I wouldn’t doubt for a minute that some ignorant GIs did something so ridiculous. I could fill a book with things stupid privates are capable of doing.
If he and his buddies ever actually did this, they were not accomplishing what they thought they were. It’s like leaning forward in the car to make it go faster. Sure, someone somewhere has done that… but it didn’t actually help anything.
Thank you for this very informative contribution to the discussion.
Bear,
APFSDS rounds use fins, as their name implies. How true do they fly?
Did you tank use HE rounds? If so, how were they stabilized given that the barrel is smoothbore?
Smoothbore tank rounds fly so fast they don’t have time to destabalize.
APFSDS, perhaps, but I would be quite surprised if HE rounds travel at Mach 4/5/6.
In any case, a 5.56NATO round travels at about Mach 3 and still has time to destabilize over a few hundred meters (otherwise why bother to have it spin?). If a 5.56 at Mach 3 has time to destabilize over a few hundred meters, an APFSDS at Mach 5/6 would have time to destabilize over distances which are at least twice as great.
Both the HEAT and Sabot rounds are fin stabilized for the M1 Abrams and Leopard Tanks. Also the multipurpose round.
I recall reading some years ago that the arrows found on “Otzi the Iceman” were made with angled fletching to impart a spin. So the principle was known over 5000 years ago by some peoples.
Oh, but asking for a cite is a thorough contribution? I am not going to ask him for something I know does not exist. No cite for such a ridiculous claim exists because it is nonsense. If engineers want to improve or change the terminal ballistics of the round, they are not going to do it at the expense of external ballistics. No rounds are designed to tumble in flight. It’s a silly bit of misinformation that continues to be passed along and simply will not die.
But you just go ahead and wait for him to give you a cite. I wouldn’t hold my breath if I were you.
Fin stabilized rounds fly true. Because they have fins, they do not need to be gyro stabilized. Rounds without fins require rifling.
I don’t have a tank. Never been in one. But, yes, there are strictly HE rounds for the M1 Abrams. As you might imagine, they are also fin stabilized.
www.epicos.com/epicos/extended/switzerland/sn_technologies/imgs/pro12.gif
I really don’t understand what you’re getting at here. There are two options for stabilizing a projectile. Spin it, or put fins on it. Pick one. If the round is so tiny that it would be impractical to use fins, then shoot it out of a rifled barrel to spin it. If the round travels so fast out of the barrel that rifling becomes impractical or useless, put some fins on it.

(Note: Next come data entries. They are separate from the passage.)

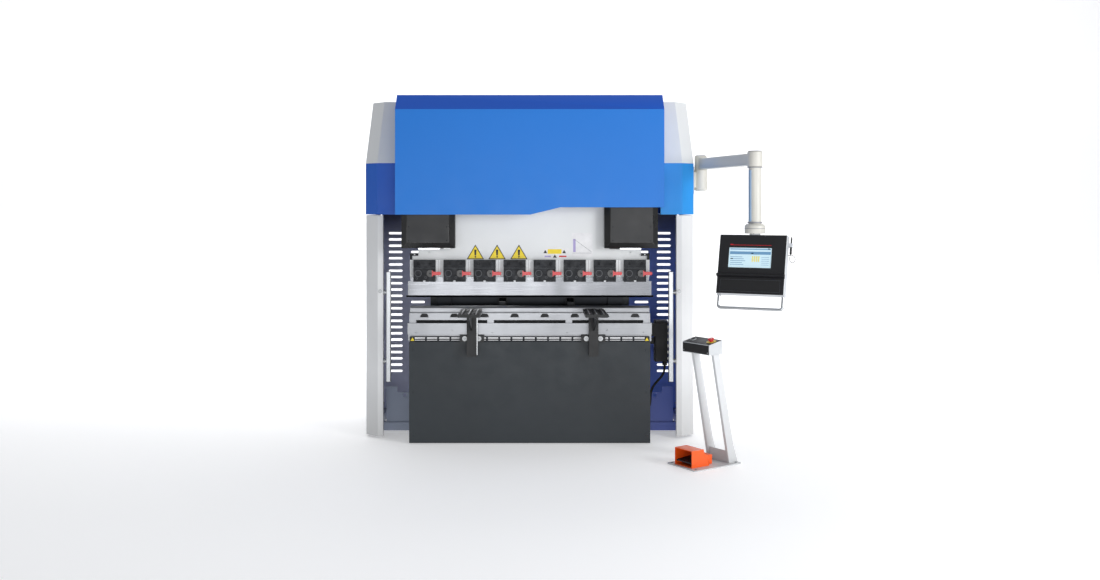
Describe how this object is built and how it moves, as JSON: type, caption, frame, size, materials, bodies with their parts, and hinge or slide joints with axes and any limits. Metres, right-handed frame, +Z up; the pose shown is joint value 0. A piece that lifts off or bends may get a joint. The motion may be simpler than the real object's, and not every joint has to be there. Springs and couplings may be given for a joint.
{
  "type": "press brake",
  "caption": "Hydraulic press brake with a guided ram, clamped punch over a vee die, back gauge, sheet supports, hinged side guards, swinging control pendant and foot-switch stand.",
  "frame": {"origin": "on the floor, at the centre of the four anchor holes", "axes": "+X along the bed to the right, +Y from the front to the rear, +Z up"},
  "size_m": [2.7559, 1.7638, 2.318],
  "materials": {
    "frame_paint": "satin",
    "white_paint": "fine texture",
    "grey_paint": "satin",
    "blue_paint": "gloss",
    "panel_paint": "satin",
    "ground_steel": "ground",
    "black_steel": "satin",
    "barrel_paint": "satin",
    "pipe_steel": "bright",
    "rail_grey": "ground",
    "bar_aluminium": "anodised",
    "lever_red": "moulded",
    "arm_grey": "satin",
    "boom_paint": "satin",
    "housing_black": "fine texture",
    "stand_white": "satin",
    "cord_black": "matt",
    "pen_black": "moulded",
    "stop_red": "moulded",
    "start_grey": "moulded",
    "guard_orange": "gloss"
  },
  "bodies": {
    "frame": {"side_frames": "frame_paint", "foot_plates": "grey_paint", "frame_ties": "frame_paint", "bed_beam": "frame_paint", "die_table": "ground_steel", "crowning_wedges": "black_steel", "die_holder": "ground_steel", "lower_die": "ground_steel", "support_rail": "rail_grey", "cylinder_barrels": "barrel_paint", "cylinder_covers": "black_steel", "ram_guides": "frame_paint", "oil_tank": "grey_paint", "pump_unit": "barrel_paint", "hydraulic_lines": "pipe_steel", "front_hood": "blue_paint", "side_bands": "blue_paint", "upper_side_covers": "white_paint", "slotted_panels": "panel_paint", "wing_base": "grey_paint", "control_cabinet": "grey_paint", "junction_box": "housing_black", "conduit": "cord_black", "backgauge_rails": "barrel_paint", "pendant_bracket": "black_steel"},
    "ram": {"ram_beam": "white_paint", "tool_clamps": "black_steel", "punch": "ground_steel", "piston_rods": "ground_steel", "guide_blocks": "ground_steel"},
    "lever_1": {"clamp_lever_1": "lever_red"},
    "lever_2": {"clamp_lever_2": "lever_red"},
    "lever_3": {"clamp_lever_3": "lever_red"},
    "lever_4": {"clamp_lever_4": "lever_red"},
    "lever_5": {"clamp_lever_5": "lever_red"},
    "lever_6": {"clamp_lever_6": "lever_red"},
    "lever_7": {"clamp_lever_7": "lever_red"},
    "lever_8": {"clamp_lever_8": "lever_red"},
    "gauge_beam": {"backgauge_beam": "rail_grey"},
    "gauge_finger_left": {"finger_left": "black_steel"},
    "gauge_finger_right": {"finger_right": "black_steel"},
    "gauge_screw": {"ball_screw": "ground_steel"},
    "arm_left": {"support_arm_left": "arm_grey"},
    "arm_right": {"support_arm_right": "arm_grey"},
    "door_left": {"side_door_left": "white_paint", "door_handle_left": "bar_aluminium"},
    "door_right": {"side_door_right": "white_paint", "door_handle_right": "bar_aluminium"},
    "cabinet_lid": {"cabinet_door": "grey_paint"},
    "boom": {"pendant_arm": "boom_paint"},
    "control_head": {"pendant_box": "housing_black", "pendant_grip": "bar_aluminium", "stylus": "pen_black", "stylus_cord": "cord_black"},
    "station": {"station_stand": "stand_white", "station_box": "housing_black", "foot_switch": "guard_orange"},
    "stop_button": {"estop_button": "stop_red"},
    "go_button": {"start_button": "start_grey"},
    "pedal": {"foot_pedal": "pen_black"}
  },
  "joints": [
    {"name": "ram_stroke", "type": "slide", "parent": "frame", "child": "ram", "axis": [0, 0, 1], "range_m": [-0.068, 0.07]},
    {"name": "clamp_lever_turn_1", "type": "hinge", "parent": "ram", "child": "lever_1", "pos_m": [-0.66, -0.548, 1.13], "axis": [0, 1, 0], "range_deg": [0, 90]},
    {"name": "clamp_lever_turn_2", "type": "hinge", "parent": "ram", "child": "lever_2", "pos_m": [-0.46, -0.548, 1.13], "axis": [0, 1, 0], "range_deg": [0, 90]},
    {"name": "clamp_lever_turn_3", "type": "hinge", "parent": "ram", "child": "lever_3", "pos_m": [-0.26, -0.548, 1.13], "axis": [0, 1, 0], "range_deg": [0, 90]},
    {"name": "clamp_lever_turn_4", "type": "hinge", "parent": "ram", "child": "lever_4", "pos_m": [-0.06, -0.548, 1.13], "axis": [0, 1, 0], "range_deg": [0, 90]},
    {"name": "clamp_lever_turn_5", "type": "hinge", "parent": "ram", "child": "lever_5", "pos_m": [0.14, -0.548, 1.13], "axis": [0, 1, 0], "range_deg": [0, 90]},
    {"name": "clamp_lever_turn_6", "type": "hinge", "parent": "ram", "child": "lever_6", "pos_m": [0.34, -0.548, 1.13], "axis": [0, 1, 0], "range_deg": [0, 90]},
    {"name": "clamp_lever_turn_7", "type": "hinge", "parent": "ram", "child": "lever_7", "pos_m": [0.54, -0.548, 1.13], "axis": [0, 1, 0], "range_deg": [0, 90]},
    {"name": "clamp_lever_turn_8", "type": "hinge", "parent": "ram", "child": "lever_8", "pos_m": [0.74, -0.548, 1.13], "axis": [0, 1, 0], "range_deg": [0, 90]},
    {"name": "gauge_travel", "type": "slide", "parent": "frame", "child": "gauge_beam", "axis": [0, 1, 0], "range_m": [-0.045, 0.4]},
    {"name": "gauge_screw_turn", "type": "hinge", "parent": "frame", "child": "gauge_screw", "pos_m": [0, -0.23, 0.76], "axis": [0, 1, 0], "range_deg": [-820, 7210]},
    {"name": "finger_left_travel", "type": "slide", "parent": "gauge_beam", "child": "gauge_finger_left", "axis": [1, 0, 0], "range_m": [-0.3, 0.12]},
    {"name": "finger_right_travel", "type": "slide", "parent": "gauge_beam", "child": "gauge_finger_right", "axis": [1, 0, 0], "range_m": [-0.21, 0.21]},
    {"name": "arm_left_travel", "type": "slide", "parent": "frame", "child": "arm_left", "axis": [1, 0, 0], "range_m": [-0.33, 0.29]},
    {"name": "arm_right_travel", "type": "slide", "parent": "frame", "child": "arm_right", "axis": [1, 0, 0], "range_m": [-0.33, 0.29]},
    {"name": "door_right_swing", "type": "hinge", "parent": "frame", "child": "door_right", "pos_m": [1.13, 0.409, 0], "axis": [0, 0, 1], "range_deg": [0, 90]},
    {"name": "door_left_swing", "type": "hinge", "parent": "frame", "child": "door_left", "pos_m": [-1.13, 0.409, 0], "axis": [0, 0, 1], "range_deg": [-90, 0]},
    {"name": "cabinet_door_swing", "type": "hinge", "parent": "frame", "child": "cabinet_lid", "pos_m": [-0.109, 0.404, 0], "axis": [0, 0, 1], "range_deg": [0, 110]},
    {"name": "boom_swing", "type": "hinge", "parent": "frame", "child": "boom", "pos_m": [1.19, -0.198, 1.868], "axis": [0, 0, 1], "range_deg": [-15, 45]},
    {"name": "control_head_swivel", "type": "hinge", "parent": "boom", "child": "control_head", "pos_m": [1.40301, -0.99296, 1.403], "axis": [0, 0, 1], "range_deg": [-90, 90]},
    {"name": "station_shift", "type": "slide", "parent": "frame", "child": "station", "axis": [1, 0, 0], "range_m": [-0.25, 0.25]},
    {"name": "stop_press", "type": "slide", "parent": "station", "child": "stop_button", "axis": [-0.1798, -0.1213, 0.9762], "range_m": [-0.005, 0], "stiffness_N_per_m": 800},
    {"name": "start_press", "type": "slide", "parent": "station", "child": "go_button", "axis": [-0.1798, -0.1213, 0.9762], "range_m": [-0.002, 0], "stiffness_N_per_m": 800},
    {"name": "pedal_press", "type": "hinge", "parent": "station", "child": "pedal", "pos_m": [1.02986, -1.13672, 0.04], "axis": [0.5592, -0.829, 0], "range_deg": [0, 7], "stiffness_Nm_per_rad": 25, "springref_deg": -6.88}
  ],
  "couplings": [
    {"joint": "gauge_screw_turn", "follows": "gauge_travel", "rad_per_m": 314.16}
  ]
}
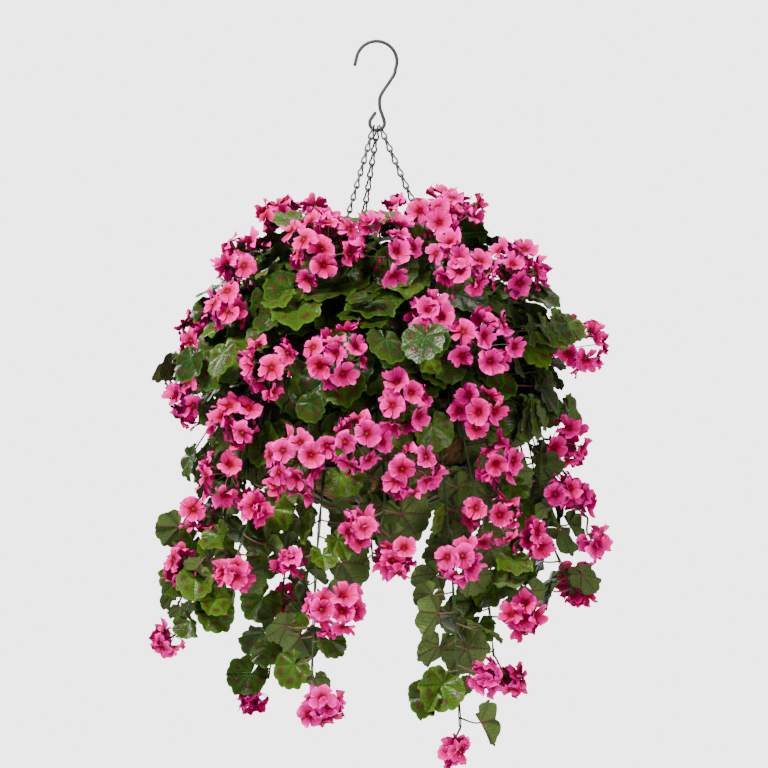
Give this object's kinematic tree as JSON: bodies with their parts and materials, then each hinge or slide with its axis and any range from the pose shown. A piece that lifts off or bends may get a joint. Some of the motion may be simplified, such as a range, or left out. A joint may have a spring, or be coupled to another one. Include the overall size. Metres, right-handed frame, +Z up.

In practice, yes. In principle, you could construct an ordinary-looking bullet that was stable without fins by adjusting the internal density distribution. An aluminum bullet with a tungsten slug near the tip might not fire very well, but it should be stable in flight.
You want the center of pressure to be well behind the center of gravity; fins are one way of ensuring this, but moving most of the weight to the tip would also work.
Nope. Sorry for the hijack, but your statement is not up to date. The information on the website demonstrates that neither the gyroscopic effect nor trail are the critical factors for bicycle stability, but rather the bicycle’s inherent tendency to self-correct is: it turns into a fall, and only falls when it no longer has the momentum to stay upright.
Try to throw a frisbee without putting spin on it.
Thanks for that. I will have to have a closer read later and watch the videos.
I has always assumed that castoring led to the phenomenon of trail and that in turn led to the tendency to turn into the direction of a fall. Simple things are often deceptively complex.
Anyway, back on topic – ballistics – I have nothing to contribute.
Bullets tend to be base heavy, and want to rotate 180 degrees and finish their travel base-first. The M-16’s 5.56NATO does it, the 7.62x39 fired by the AK-47 does it, a .30-06 does it, a .22 does it, etc. It’s not unique. Even the 6.5mm Carcano fired by Oswald does it.
I used to be into wound ballistics during the 90’s, and from what I’ve picked up out of the literature, because bullets tend to be base heavy and want to flip so they travel base first, the bullets are spin stabilized to keep them facing forward. However, when a bullet strikes a denser medium such as water or tissue, spin stabilization no longer is effective and the bullet will yaw 180- degrees and finish its travel base first, assuming the path in the target is long enough.
How long it takes to do this varies by bullet design. Some 7.62x39 designs can take over a foot of travel, others a few inches. The 5.56NATO will yaw after 4-8 inches, but this bullet has a thinner copper jacket than other bullets, and if it’s traveling fast enough (+2500fps), it will fragment. The 5.45x39 fired by the AK-74 series yaws after 2-3 inches, but with its thicker jacket, even though it’s traveling at a velocity comparable to the 5.56NATO, it won’t fragment (contrary to popular belief, it’s the bullet shape that’s responsible, not the air pocket at the tip). The British in WWII used a .303 bullet with an aluminum nose filler instead of lead, causing it to yaw early. There’s a bunch of useful information here, and also done diagrams showing terminal behavior of various bullets.
Which in no way contradicts our statements.
ETA: To be more specific, those attributes exist in regular bicycles. They may not be necessary for a bicycle to remain stable, but they contribute to that stability when they are there.